Essay on Football: Why Children Should Play This Game

📌Category: Sports, Sports games
📌Words: 747
📌Pages: 3
📌Published: 13 May 2021

Football is by far one of the most widely known and hugely popular spectator sports not only in North America, but other countries as well. Throughout the decades, this sport has become safer and is now more regulated in terms of player wellbeing. Over the last few years, the N.F.L. has made 39 rule changes to improve player safety. To prevent further injury, there are now individual medical spotters who can call a timeout if they see that a player may have suffered a concussion during the previous play. Despite these growing improvements, football is still dangerous and has the potential to cause serious injury if one is not cautious. 

Allowing your child to play football will more than likely be a beneficial experience for them. Along the way, they will learn to develop better social skills, teamwork techniques, responsibility, and most importantly,  it keeps them active. Above all, your child will learn discipline.  Lauren Steele, a research journalist, says that proper discipline is one of the most important aspects of your child's development. Meaning, discipline allows children to build strong self-discipline techniques, and become more emotionally and socially mature in their later adulthood.

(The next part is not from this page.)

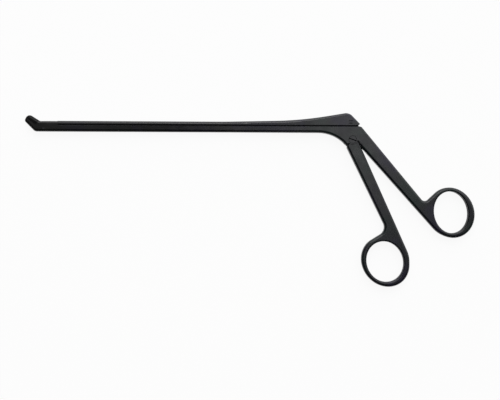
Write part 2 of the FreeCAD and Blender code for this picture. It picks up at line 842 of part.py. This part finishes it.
# Everything moves so that the origin is the middle of the underside
bounds = Part.makeCompound(list(pieces.values())).optimalBoundingBox(False, False)
shift = Vec(-(bounds.XMin + bounds.XMax) / 2.0, -(bounds.YMin + bounds.YMax) / 2.0, -bounds.ZMin)
os.makedirs("parts", exist_ok=True)
for name, shape in pieces.items():
    shape.translate(shift)
    shape.exportStep(os.path.join("parts", name + ".step"))
    print(name, shape.isValid(), len(shape.Solids), round(shape.Volume, 2))
print("size", round(bounds.XLength, 3), round(bounds.YLength, 3), round(bounds.ZLength, 3))
for name, x, y in (("handle pivot", 0.0, 0.0), ("jaw pivot", jaw_pivot_x, jaw_pivot_y)):
    print(name, round(x + shift.x, 4), round(y + shift.y, 4), round(shift.z, 4))
print("swings", round(stroke_angle(), 3), round(jaw_angle(), 3), "travel", stroke)
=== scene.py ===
import math
import bmesh
import bpy
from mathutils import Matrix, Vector


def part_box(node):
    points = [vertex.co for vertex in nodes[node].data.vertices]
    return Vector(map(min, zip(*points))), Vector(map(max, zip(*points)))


MM = 0.001

# Places along the instrument, in metres of X. The jaws are at the lowest X, the handles at the highest.
TIP_MATT_TO = -0.115
TIP_MATT_FROM = -0.100
SHAFT_DULL_FROM = -0.035
# The colour is darker on the shaft up to SHAFT_DARK_TO and lighter on the body from BODY_LIGHT_FROM: painted
# shade and painted light. The roughness changes there too.
SHAFT_DARK_TO = -0.03
BODY_LIGHT_FROM = 0.045

# Values of the finishes. Gloss is the specular level, and a roughness with two values varies between them.
GROUND_GLOSS = 0.36
BLASTED_GLOSS = 0.13
SHAFT_ROUGHNESS = (0.19, 0.27)
BODY_ROUGHNESS = (0.24, 0.34)
PIN_ROUGHNESS = (0.28, 0.4)
BLASTED_ROUGHNESS = 0.36
# Painted shade in crevices: the roughness there and the near-black colour mixed in there
CREVICE_ROUGHNESS = 0.9
PAINTED_SHADE = "#030303"
COATING_IOR = 1.5
TINT_SLICE = 0.1

# Ring spacing of a wave texture whose scale is 1
WAVE_SPACING = math.pi / 10.0

# Outputs of a Mix node that mixes numbers, and of one that mixes colours
MIXED_NUMBER = 0
MIXED_COLOUR = 2

# Floor and room. The floor lies just under the instrument.
FLOOR_HALF = 3.0
FLOOR_DROP = 0.05 * MM
FLOOR_GLOW = 0.92
LIT_SIDE = (0.35, 0.91, 0.20)
ROOM_DIM = 0.04
ROOM_LIGHT = 2.2

# Camera: lens and sensor in millimetres, turn in degrees
CAMERA_LENS = 67.7
CAMERA_SENSOR = 36.0
CAMERA_PLACE = (0.305 * MM, -0.33 * MM, 552.8 * MM)
CAMERA_TURN = 0.286

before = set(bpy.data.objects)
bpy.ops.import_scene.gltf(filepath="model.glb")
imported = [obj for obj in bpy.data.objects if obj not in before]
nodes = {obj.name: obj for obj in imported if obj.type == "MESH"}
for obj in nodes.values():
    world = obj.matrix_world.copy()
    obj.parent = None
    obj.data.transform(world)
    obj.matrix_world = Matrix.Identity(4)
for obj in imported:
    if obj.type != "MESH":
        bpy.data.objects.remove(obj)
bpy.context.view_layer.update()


# Colour and node helpers

def colour(code):
    """sRGB hex value as linear light."""
    parts = [int(code[i:i + 2], 16) / 255.0 for i in (1, 3, 5)]
    return [p / 12.92 if p <= 0.04045 else ((p + 0.055) / 1.055) ** 2.4 for p in parts] + [1.0]


def node(tree, kind, settings=None, links=None):
    """Adds a node. Settings name attributes, input sockets or the stops of a colour ramp;
    links give sockets their sources."""
    made = tree.nodes.new(kind)
    for key, value in (settings or {}).items():
        if key == "stops":
            elements = made.color_ramp.elements
            while len(elements) < len(value):
                elements.new(0.5)
            for element, (position, code) in zip(elements, value):
                element.position = position
                element.color = colour(code)
        elif isinstance(key, str) and hasattr(made, key) and key not in made.inputs:
            setattr(made, key, value)
        else:
            made.inputs[key].default_value = value
    for key, source in (links or {}).items():
        tree.links.new(source, made.inputs[key])
    return made


def scale_of(size):
    """Scale of a texture whose features are this many millimetres across."""
    return 1.0 / (size * MM)


def new_material(name):
    material = bpy.data.materials.new(name)
    material.use_nodes = True
    material.node_tree.nodes.clear()
    return material, material.node_tree


# Finishes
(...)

Football is also known to help improve concentration, so if your child happens to suffer from A.D.H.D, this may be a great opportunity to help further strengthen your child's attention span. 

Among the most common football injuries are concussions and other types of play-related head blows. American football has been shown to cause chronic traumatic encephalopathy (CTE), which has led to player deaths and other long lasting symptoms after retirement, including an increased risk for alzheimer's disease, chronic depression , anxiety, headaches, insomnia and much more. Assuming children would most likely receive head related injuries early on, it is only inevitable for them to develop serious deficits later on in life. Now that the dangers of high-impact sports are becoming more acknowledged, coaches and parents are aware that they need to keep their athletes' heads protected to avoid potentially serious brain and bodily injuries. Although death from a sports injury is rare, the leading cause of death from a sports-related injury is a brain injury. So why start your kid off playing an accident prone sport knowing well enough they may end up suffering from long lasting effects or possibly dead? 

Children should not play high impact sports during their early years. Statistics show that over 775,000 children, ages 14 and younger, are treated in hospital emergency rooms for sports-related injuries each year. Most of the injuries occurred as a result of falls, collisions, and overexertion during sports activities. And Most sports-related injuries, about 62 percent, occur during practice. If your child is more likely to get hurt during practice then they are during a game that they were preparing for in the first place, is it really worth the risk? Is it worth risking their mental and physical health for the many years to come?

I think not. Suicide and brain injury have long been linked by science. A new study has found that the long term risk of suicide increases among adults who have had concussions during their past and most recent years. This partly due because people don’t take concussions seriously. They make the assumption that if it cannot be seen, it must not be life threatening. Considering that children are less likely to mention having hit their heads, it is best to wait before signing them up for football until they are older and mature enough to recognize the importance in taking care of their brains. 

Society is well aware of the popularity surrounding football. It’s exciting, aggressive, competitive, encourages people to come together, and allows a sense of fulfillment. Who could resist such a satisfying feeling? People who care about their brains obviously. Being someone who has played sports since the age of 6 and has received many injuries along the way, I can confidently say that I should’ve stopped participating in contact sports while I was still ahead. I’ve hit my head far more times than I can count, hence the memory loss (including almost 5 concussions).

Although I myself have never played tackle football, I have in fact played powderpuff. From that experience alone, I have received at least two concussions and many bruised body parts. Knowing that football is even more intense and physically demanding, one can only imagine the kind injuries that may arise. Obviously contact sports are dangerous, but it’s the adrenaline rush people get that makes playing so irresistible. The love they have for the sport itself simply makes it impossible for them to quit. So much love in fact, that once a football lover has a child of their own, they’re willing to put their kid on a team to experience the sport all over again. And if parents aren’t careful, things may “spiral” out of control.